* EXERCISE BRIEF:
Quote exactly, and only, the lines of the material below from the line with "0, 0]) stay_bracket();" through the line with "zip(*points))), Vector(map(max, zip(*points)))".

* PROVIDED MATERIAL:
....

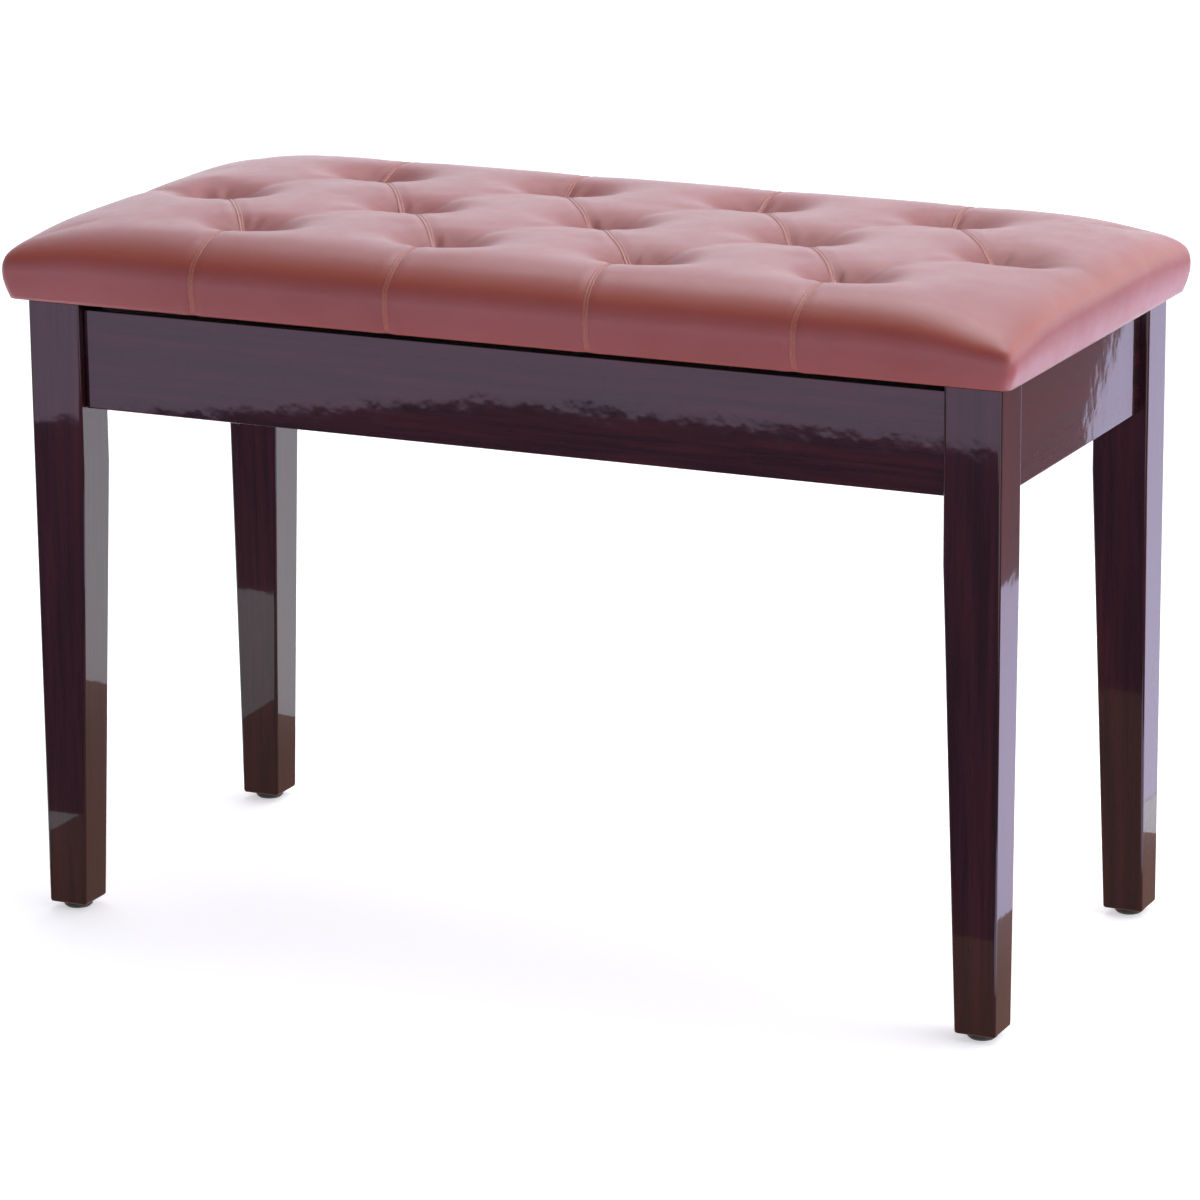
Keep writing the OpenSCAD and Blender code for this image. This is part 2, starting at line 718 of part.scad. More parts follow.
module seat_board() {
    color("#c7a578") difference() {
        translate([0, 0, board_z]) linear_extrude(board_t)
            rounded_rect(board_w - 2 * tiny, board_d - 2 * tiny, corner_r - cover_t);
        for (p = TUFTS) translate([p[0], p[1], board_z - 1]) cylinder(h = board_t + 2, r = tuft_floor_r);
        hinge_lid_screw_places() screw_hole(hinge_screw_l);
        both_ends() one_bracket_screws() screw_hole(bracket_screw_l);
    }
}

// Funnel of one tuft, grown by grow on its radius and its bottom.
module funnel(grow) {
    rise = seat_top_z - tuft_z + 2;
    translate([0, 0, tuft_z - grow])
        cylinder(h = rise, r1 = tuft_floor_r + grow, r2 = tuft_mouth_r + grow);
}

module seat_foam() {
    color("#e6d9a8") difference() {
        pillow(cover_t + foam_gap, foam_z);
        for (p = TUFTS) translate([p[0], p[1], 0]) {
            funnel(cover_t + foam_gap);
            translate([0, 0, foam_z - 1]) cylinder(h = 2 + tuft_z - foam_z, r = tuft_floor_r);
        }
    }
}

module seat_cover() {
    color("#7d3b38") difference() {
        union() {
            difference() {
                pillow(0, lid_z + dust_t);
                pillow(cover_t, board_z);
            }
            intersection() {
                pillow(0, lid_z + dust_t);
                for (p = TUFTS) translate([p[0], p[1], 0]) funnel(cover_t);
            }
        }
        for (p = TUFTS) translate([p[0], p[1], 0]) {
            funnel(0);
            translate([0, 0, tuft_z - 3]) cylinder(h = 5, r = twine_d / 2 + tiny);
        }
        translate([0, 0, lid_z - 1]) linear_extrude(dust_t + cover_t + 1.5)
            square([board_w - 2 * margin_w, board_d - 2 * margin_w], center = true);
        hinge_lid_screw_places() screw_hole(hinge_screw_l);
    }
}

// Twines: each runs from a knot in its funnel, through foam and board, to its anchor.
module tuft_twines() {
    top = tuft_z + 1.5;
    bottom = board_z - anchor_t;
    color("#d8cfb8") for (p = TUFTS) translate([p[0], p[1], bottom]) {
        cylinder(h = top - bottom, r = twine_d / 2);
        translate([0, 0, tuft_z - bottom]) cylinder(h = 1.6, r = twine_d);
    }
}

module tuft_anchors() {
    color("#d0d0c8") for (p = TUFTS) translate([p[0], p[1], board_z - anchor_t]) difference() {
        cylinder(h = anchor_t, r = anchor_d / 2);
        translate([0, 0, -1]) cylinder(h = anchor_t + 2, r = twine_d / 2 + tiny);
    }
}

module dust_cover() {
    color("#17171a") difference() {
        translate([0, 0, lid_z]) linear_extrude(dust_t)
            square([board_w - 2 * dust_margin, board_d - 2 * dust_margin], center = true);
        hinge_lid_screw_places() screw_hole(hinge_screw_l);
        both_ends() one_bracket_screws() screw_hole(bracket_screw_l);
    }
}

// ---------- assembly ----------

leg(-1, -1);  // leg_front_left
leg(1, -1);  // leg_front_right
leg(-1, 1);  // leg_rear_left
leg(1, 1);  // leg_rear_right
glide(-1, -1);  // glide_front_left
glide(1, -1);  // glide_front_right
glide(-1, 1);  // glide_rear_left
glide(1, 1);  // glide_rear_right
glide_nails();
front_apron();
rear_apron();
left_apron();
right_apron();
bottom_panel();
felt_pads();
corner_plate(-1, -1);  // corner_plate_front_left
corner_plate(1, -1);  // corner_plate_front_right
corner_plate(-1, 1);  // corner_plate_rear_left
corner_plate(1, 1);  // corner_plate_rear_right
hanger_bolts();
bolt_washers();
wing_nuts();
corner_screws();
color("#b08d4a") mirror([1, 0, 0]) hinge_frame_leaf();  // hinge_frame_leaf_left
color("#b08d4a") hinge_frame_leaf();  // hinge_frame_leaf_right
color("#b08d4a") mirror([1, 0, 0]) hinge_pin();  // hinge_pin_left
color("#b08d4a") hinge_pin();  // hinge_pin_right
hinge_frame_screws();
color("#8a5a3a") mirror([1, 0, 0]) stay_block();  // stay_block_left
color("#8a5a3a") stay_block();  // stay_block_right
color("#b9bcc0") mirror([1, 0, 0]) stay_stud();  // stay_stud_left
color("#b9bcc0") stay_stud();  // stay_stud_right
stay_block_screws();
seat_board();
seat_foam();
seat_cover();
tuft_twines();
tuft_anchors();
dust_cover();
color("#b08d4a") mirror([1, 0, 0]) hinge_lid_leaf();  // hinge_lid_leaf_left
color("#b08d4a") hinge_lid_leaf();  // hinge_lid_leaf_right
hinge_lid_screws();
color("#b9bcc0") mirror([1, 0, 0]) stay_bracket();  // stay_bracket_left
color("#b9bcc0") stay_bracket();  // stay_bracket_right
stay_bracket_screws();
color("#9a9da1") mirror([1, 0, 0]) stay_rivet();  // stay_rivet_left
color("#9a9da1") stay_rivet();  // stay_rivet_right
color("#b9bcc0") mirror([1, 0, 0]) stay_arm();  // stay_arm_left
color("#b9bcc0") stay_arm();  // stay_arm_right
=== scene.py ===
"""Padded duet piano bench: a tufted seat lid over a shallow music compartment, on tapered square legs.

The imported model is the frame. This script adds the lacquered joinery with eased edges, the upholstered seat
with its tufts, seams and stitches, the dust cover with its staples, and the finish of every part.
"""

import logging
import math
from dataclasses import dataclass, field
from enum import Enum

import bmesh
import bpy
import numpy as np
from mathutils import Matrix, Vector
from mathutils.bvhtree import BVHTree
from mathutils.kdtree import KDTree


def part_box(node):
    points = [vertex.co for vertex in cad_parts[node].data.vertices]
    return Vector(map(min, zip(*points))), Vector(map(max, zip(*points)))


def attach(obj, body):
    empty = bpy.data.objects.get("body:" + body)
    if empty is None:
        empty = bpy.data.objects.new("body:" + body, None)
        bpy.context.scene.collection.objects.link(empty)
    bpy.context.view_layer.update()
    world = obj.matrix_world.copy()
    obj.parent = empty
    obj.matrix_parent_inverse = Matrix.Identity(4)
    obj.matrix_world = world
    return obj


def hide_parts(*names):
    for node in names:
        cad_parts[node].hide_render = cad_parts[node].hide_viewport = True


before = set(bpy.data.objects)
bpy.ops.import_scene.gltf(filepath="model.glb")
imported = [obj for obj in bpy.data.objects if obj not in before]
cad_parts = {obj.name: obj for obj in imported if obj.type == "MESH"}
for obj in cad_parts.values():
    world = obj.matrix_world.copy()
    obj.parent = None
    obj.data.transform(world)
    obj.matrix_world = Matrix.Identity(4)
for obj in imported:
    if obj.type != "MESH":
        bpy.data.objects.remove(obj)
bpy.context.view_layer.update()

LOG = logging.getLogger("piano_bench")
MM = 0.001
Colour = tuple[float, float, float]


class Grain(Enum):
    """The way that a board's grain runs."""

    ALONG_BENCH = 0
    FRONT_TO_BACK = 1
    UPRIGHT = 2


class Side(Enum):
    """An end or a side of the bench, as a sign along its axis."""

    MINUS = -1
    PLUS = 1


# ---------------------------------------------------------------- finishes


class Nodes:
    """Adds nodes to a tree, in short calls."""

    def __init__(self, tree: bpy.types.NodeTree) -> None:
        """Starts on a tree."""
        self.tree = tree

    def feed(self, socket: bpy.types.NodeSocket, value: object) -> None:
        """Gives a socket a link if the value is a socket, or else a number or colour.

        Args:
            socket: The input socket.
            value: Another node's output, a number or a colour.
        """
        if isinstance(value, bpy.types.NodeSocket):
            self.tree.links.new(value, socket)
        elif isinstance(value, tuple) and socket.type == "RGBA":
            socket.default_value = (*value, 1.0)
        else:
            socket.default_value = value

    def add(self, kind: str, inputs: dict[str | int, object] | None = None,
            **settings: object) -> bpy.types.Node:
        """Adds a node.

        Args:
            kind: The node's type.
            inputs: What its sockets are fed, by their names or numbers.
            settings: Properties of the node to set.

        Returns:
            The node.
        """
        node = self.tree.nodes.new(kind)
        for name, value in settings.items():
            setattr(node, name, value)
        for key, value in (inputs or {}).items():
            self.feed(node.inputs[key], value)
        return node

    def math(self, operation: str, first: object, second: object = 0.0) -> bpy.types.NodeSocket:
        """One step of arithmetic on one or two values.

        Args:
            operation: The step.
            first: A number or a socket.
            second: Another one, where the step takes two.

        Returns:
            The result.
        """
        return self.add("ShaderNodeMath", {0: first, 1: second}, operation=operation).outputs[0]

    def remap(self, value: bpy.types.NodeSocket, low: float, high: float,
              to_low: float = 0.0, to_high: float = 1.0) -> bpy.types.NodeSocket:
        """Moves a value's span to another span, and clamps it.

        Args:
            value: The value.
            low: Start of its span.
            high: End of its span.
            to_low: Start of the new span.
            to_high: End of the new span.

        Returns:
            The moved value.
        """
        spans = {"Value": value, "From Min": low, "From Max": high, "To Min": to_low, "To Max": to_high}
        return self.add("ShaderNodeMapRange", spans).outputs["Result"]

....

* REPLY TO THE EXERCISE:
color("#b9bcc0") mirror([1, 0, 0]) stay_bracket();  // stay_bracket_left
color("#b9bcc0") stay_bracket();  // stay_bracket_right
stay_bracket_screws();
color("#9a9da1") mirror([1, 0, 0]) stay_rivet();  // stay_rivet_left
color("#9a9da1") stay_rivet();  // stay_rivet_right
color("#b9bcc0") mirror([1, 0, 0]) stay_arm();  // stay_arm_left
color("#b9bcc0") stay_arm();  // stay_arm_right
=== scene.py ===
"""Padded duet piano bench: a tufted seat lid over a shallow music compartment, on tapered square legs.

The imported model is the frame. This script adds the lacquered joinery with eased edges, the upholstered seat
with its tufts, seams and stitches, the dust cover with its staples, and the finish of every part.
"""

import logging
import math
from dataclasses import dataclass, field
from enum import Enum

import bmesh
import bpy
import numpy as np
from mathutils import Matrix, Vector
from mathutils.bvhtree import BVHTree
from mathutils.kdtree import KDTree


def part_box(node):
    points = [vertex.co for vertex in cad_parts[node].data.vertices]
    return Vector(map(min, zip(*points))), Vector(map(max, zip(*points)))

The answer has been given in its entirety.